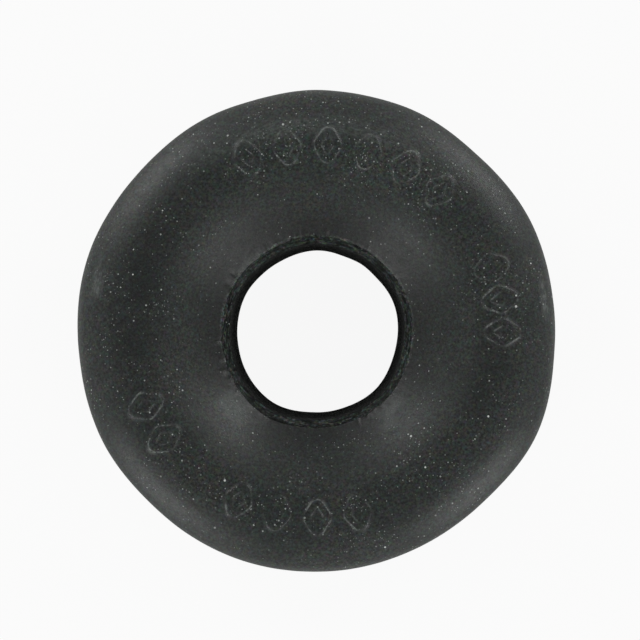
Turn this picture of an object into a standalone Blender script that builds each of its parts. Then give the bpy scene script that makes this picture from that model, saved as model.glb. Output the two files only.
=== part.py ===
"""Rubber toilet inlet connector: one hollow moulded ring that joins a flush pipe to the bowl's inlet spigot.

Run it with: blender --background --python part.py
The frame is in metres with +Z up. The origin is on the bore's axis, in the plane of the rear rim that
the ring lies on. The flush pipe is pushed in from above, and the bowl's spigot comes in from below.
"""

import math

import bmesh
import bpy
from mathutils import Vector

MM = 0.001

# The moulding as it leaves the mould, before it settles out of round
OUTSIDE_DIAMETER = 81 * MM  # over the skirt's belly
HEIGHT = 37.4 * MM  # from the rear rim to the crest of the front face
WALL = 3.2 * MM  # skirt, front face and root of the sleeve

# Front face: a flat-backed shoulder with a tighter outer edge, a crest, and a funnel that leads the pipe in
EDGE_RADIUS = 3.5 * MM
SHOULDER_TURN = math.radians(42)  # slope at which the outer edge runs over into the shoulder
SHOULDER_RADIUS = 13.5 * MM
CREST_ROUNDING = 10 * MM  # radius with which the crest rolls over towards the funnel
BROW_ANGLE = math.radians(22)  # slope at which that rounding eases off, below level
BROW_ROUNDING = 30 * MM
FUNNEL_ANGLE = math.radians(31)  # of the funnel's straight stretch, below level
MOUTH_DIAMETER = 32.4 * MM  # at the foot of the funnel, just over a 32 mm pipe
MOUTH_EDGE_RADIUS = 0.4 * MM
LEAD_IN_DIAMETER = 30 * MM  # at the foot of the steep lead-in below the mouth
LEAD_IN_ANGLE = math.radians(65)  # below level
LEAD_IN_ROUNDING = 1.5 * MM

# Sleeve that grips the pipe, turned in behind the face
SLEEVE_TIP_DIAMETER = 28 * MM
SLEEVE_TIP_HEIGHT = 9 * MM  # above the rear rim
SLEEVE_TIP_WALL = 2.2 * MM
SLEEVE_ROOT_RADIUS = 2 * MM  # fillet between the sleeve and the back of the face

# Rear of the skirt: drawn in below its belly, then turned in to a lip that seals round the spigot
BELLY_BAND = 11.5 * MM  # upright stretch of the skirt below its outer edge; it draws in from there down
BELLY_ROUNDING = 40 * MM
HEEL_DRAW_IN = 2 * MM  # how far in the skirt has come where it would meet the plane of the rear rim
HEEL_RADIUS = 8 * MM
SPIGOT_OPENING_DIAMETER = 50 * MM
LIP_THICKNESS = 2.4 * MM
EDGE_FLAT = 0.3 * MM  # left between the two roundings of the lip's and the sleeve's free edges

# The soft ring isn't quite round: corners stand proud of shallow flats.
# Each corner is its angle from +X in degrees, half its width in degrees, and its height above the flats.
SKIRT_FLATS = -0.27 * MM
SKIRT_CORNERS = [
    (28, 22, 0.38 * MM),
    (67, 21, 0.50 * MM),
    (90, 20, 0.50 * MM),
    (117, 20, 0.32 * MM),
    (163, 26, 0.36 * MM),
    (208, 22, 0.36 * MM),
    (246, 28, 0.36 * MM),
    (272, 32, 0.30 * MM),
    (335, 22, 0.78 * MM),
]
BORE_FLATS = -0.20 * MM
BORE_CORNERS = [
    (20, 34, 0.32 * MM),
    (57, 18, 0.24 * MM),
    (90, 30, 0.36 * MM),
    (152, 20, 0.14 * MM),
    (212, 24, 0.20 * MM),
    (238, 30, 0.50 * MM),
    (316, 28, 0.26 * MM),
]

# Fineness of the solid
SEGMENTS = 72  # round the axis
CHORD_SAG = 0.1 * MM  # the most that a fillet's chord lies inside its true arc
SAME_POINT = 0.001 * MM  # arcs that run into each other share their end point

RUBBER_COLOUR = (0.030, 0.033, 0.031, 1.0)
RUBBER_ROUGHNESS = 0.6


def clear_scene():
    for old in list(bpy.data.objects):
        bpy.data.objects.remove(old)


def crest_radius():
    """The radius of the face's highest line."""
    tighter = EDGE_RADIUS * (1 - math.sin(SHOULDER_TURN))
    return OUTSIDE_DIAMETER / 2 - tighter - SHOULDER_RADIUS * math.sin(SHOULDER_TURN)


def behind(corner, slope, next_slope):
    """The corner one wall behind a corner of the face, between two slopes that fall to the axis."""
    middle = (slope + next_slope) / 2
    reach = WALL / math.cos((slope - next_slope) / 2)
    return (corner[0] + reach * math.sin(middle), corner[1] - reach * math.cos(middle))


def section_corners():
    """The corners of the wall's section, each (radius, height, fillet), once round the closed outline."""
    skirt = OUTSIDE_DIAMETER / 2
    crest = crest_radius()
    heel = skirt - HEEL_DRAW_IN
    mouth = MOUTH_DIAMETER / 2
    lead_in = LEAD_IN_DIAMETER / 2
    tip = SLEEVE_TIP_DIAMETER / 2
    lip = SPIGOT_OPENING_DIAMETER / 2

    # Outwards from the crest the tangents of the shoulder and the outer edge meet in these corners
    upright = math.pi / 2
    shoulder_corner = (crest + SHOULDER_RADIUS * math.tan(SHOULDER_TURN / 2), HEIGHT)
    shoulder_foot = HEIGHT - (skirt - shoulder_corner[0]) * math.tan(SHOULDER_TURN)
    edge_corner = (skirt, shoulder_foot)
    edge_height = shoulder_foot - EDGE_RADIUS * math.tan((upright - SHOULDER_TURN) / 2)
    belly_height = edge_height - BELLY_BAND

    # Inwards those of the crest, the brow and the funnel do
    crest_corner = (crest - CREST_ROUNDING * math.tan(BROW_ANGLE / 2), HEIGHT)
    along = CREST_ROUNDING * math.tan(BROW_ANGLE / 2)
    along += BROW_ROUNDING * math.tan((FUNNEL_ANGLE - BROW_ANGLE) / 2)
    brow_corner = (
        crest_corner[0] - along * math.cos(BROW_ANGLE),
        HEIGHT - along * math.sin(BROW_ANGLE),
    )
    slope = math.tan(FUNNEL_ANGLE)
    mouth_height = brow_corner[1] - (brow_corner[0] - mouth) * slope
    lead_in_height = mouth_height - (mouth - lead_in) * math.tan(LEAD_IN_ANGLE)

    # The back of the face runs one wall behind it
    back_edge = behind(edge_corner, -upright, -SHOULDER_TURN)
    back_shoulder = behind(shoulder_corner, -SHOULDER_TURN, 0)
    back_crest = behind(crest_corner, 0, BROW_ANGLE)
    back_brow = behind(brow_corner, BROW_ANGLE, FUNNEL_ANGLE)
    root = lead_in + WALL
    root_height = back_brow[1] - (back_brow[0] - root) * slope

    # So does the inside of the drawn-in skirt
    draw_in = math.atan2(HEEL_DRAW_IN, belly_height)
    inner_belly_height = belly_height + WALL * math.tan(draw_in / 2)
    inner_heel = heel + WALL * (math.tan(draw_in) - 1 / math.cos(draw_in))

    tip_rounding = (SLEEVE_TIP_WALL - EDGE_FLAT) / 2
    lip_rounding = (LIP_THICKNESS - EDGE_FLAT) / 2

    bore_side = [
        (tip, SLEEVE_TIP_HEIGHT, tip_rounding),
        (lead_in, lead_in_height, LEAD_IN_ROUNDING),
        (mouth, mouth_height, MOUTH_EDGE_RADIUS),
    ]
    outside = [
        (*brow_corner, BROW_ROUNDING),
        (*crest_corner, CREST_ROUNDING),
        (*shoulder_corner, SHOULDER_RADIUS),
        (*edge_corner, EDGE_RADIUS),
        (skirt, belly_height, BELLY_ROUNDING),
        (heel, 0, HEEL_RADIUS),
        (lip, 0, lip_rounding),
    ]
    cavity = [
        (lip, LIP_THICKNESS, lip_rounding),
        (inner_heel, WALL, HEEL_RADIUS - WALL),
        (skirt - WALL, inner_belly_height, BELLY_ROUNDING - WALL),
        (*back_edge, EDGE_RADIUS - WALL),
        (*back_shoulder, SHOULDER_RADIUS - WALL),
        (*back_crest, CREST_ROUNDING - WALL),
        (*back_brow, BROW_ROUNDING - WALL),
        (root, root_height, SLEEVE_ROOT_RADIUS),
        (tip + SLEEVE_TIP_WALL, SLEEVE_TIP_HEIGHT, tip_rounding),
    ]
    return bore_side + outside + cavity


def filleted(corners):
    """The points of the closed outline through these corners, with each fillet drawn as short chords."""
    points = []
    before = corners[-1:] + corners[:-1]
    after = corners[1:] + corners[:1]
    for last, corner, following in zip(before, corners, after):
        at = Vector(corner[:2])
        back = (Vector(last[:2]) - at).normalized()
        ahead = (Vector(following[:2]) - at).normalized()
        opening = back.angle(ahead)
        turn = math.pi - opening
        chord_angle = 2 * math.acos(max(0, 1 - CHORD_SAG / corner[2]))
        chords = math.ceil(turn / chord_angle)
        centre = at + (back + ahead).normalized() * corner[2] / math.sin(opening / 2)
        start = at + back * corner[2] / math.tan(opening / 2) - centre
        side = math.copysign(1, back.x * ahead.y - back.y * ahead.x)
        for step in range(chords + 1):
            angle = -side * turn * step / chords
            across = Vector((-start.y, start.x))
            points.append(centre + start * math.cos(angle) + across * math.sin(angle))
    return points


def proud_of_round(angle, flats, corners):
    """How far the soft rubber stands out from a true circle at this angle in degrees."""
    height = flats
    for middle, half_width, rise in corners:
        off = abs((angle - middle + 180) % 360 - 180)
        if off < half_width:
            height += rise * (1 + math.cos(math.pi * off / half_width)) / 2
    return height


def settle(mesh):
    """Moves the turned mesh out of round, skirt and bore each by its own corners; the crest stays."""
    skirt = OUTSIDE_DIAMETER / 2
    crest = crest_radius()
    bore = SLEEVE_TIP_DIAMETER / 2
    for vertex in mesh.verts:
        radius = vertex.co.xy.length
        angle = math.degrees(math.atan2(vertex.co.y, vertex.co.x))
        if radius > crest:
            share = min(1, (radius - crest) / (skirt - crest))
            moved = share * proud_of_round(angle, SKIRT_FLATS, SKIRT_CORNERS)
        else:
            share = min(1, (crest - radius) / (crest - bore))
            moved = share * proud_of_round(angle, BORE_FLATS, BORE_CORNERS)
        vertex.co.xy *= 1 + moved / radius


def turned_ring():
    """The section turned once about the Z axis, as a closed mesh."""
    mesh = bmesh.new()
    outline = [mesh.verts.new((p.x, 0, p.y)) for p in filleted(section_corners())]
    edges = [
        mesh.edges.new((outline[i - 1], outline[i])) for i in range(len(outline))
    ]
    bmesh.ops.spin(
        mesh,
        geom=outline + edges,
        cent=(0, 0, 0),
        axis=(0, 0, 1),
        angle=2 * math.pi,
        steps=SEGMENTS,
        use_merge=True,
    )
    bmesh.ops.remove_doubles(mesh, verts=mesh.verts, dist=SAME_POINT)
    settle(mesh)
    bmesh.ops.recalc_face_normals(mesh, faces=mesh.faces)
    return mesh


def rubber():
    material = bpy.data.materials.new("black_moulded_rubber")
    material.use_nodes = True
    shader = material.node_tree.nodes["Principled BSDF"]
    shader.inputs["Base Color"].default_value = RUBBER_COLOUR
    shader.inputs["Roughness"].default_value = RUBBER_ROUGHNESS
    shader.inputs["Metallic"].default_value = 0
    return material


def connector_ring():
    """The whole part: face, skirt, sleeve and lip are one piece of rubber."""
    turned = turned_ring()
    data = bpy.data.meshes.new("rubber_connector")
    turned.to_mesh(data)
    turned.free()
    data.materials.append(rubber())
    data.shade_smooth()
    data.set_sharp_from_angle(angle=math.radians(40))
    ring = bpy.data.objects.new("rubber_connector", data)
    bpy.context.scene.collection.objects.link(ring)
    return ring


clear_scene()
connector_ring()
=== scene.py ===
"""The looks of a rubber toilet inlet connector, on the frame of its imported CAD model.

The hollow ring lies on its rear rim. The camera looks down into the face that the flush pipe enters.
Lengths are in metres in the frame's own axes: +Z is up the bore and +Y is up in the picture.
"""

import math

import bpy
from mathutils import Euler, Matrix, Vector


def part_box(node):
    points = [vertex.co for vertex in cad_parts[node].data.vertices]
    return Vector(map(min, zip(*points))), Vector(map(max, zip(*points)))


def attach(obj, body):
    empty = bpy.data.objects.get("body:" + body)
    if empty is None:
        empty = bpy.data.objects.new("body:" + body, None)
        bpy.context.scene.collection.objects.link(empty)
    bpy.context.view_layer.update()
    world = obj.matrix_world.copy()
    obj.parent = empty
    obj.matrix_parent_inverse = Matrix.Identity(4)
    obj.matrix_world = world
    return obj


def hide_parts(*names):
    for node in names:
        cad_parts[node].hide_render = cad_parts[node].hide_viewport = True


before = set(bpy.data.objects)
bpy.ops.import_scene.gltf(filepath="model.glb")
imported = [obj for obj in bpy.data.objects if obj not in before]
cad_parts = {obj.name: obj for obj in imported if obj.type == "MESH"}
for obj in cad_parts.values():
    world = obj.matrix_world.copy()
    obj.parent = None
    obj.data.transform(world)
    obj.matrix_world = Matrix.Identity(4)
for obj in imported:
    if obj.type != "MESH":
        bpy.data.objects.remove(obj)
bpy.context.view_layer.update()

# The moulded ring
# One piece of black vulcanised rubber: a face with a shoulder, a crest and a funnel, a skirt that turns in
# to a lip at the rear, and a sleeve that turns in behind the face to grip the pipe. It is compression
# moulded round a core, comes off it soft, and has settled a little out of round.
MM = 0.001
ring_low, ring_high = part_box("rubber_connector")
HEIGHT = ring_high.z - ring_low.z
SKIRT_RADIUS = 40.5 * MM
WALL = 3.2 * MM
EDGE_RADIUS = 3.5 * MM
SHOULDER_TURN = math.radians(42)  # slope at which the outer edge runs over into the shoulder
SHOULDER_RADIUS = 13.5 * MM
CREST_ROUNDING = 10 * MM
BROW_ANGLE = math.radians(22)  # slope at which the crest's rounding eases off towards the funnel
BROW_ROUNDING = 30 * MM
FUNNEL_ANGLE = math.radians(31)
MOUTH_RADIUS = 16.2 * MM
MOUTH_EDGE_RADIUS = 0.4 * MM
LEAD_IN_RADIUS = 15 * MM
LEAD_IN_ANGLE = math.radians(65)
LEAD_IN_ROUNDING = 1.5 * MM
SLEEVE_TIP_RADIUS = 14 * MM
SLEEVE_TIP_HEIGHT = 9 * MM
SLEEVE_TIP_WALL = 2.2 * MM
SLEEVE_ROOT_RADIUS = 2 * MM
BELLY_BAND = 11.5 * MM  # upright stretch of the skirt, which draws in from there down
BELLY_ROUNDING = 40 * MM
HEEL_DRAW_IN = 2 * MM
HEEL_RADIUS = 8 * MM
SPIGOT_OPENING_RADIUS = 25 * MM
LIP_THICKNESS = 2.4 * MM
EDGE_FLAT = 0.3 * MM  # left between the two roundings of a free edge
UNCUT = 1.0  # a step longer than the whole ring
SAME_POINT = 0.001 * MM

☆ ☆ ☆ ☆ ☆

### Request
Give back exactly the lines running from the line that contains "data.shade_smooth()" through the line that contains "from mathutils import Euler, Matrix, Vector", and nothing outside them.

### Reply to the task
    data.shade_smooth()
    data.set_sharp_from_angle(angle=math.radians(40))
    ring = bpy.data.objects.new("rubber_connector", data)
    bpy.context.scene.collection.objects.link(ring)
    return ring


clear_scene()
connector_ring()
=== scene.py ===
"""The looks of a rubber toilet inlet connector, on the frame of its imported CAD model.

The hollow ring lies on its rear rim. The camera looks down into the face that the flush pipe enters.
Lengths are in metres in the frame's own axes: +Z is up the bore and +Y is up in the picture.
"""

import math

import bpy
from mathutils import Euler, Matrix, Vector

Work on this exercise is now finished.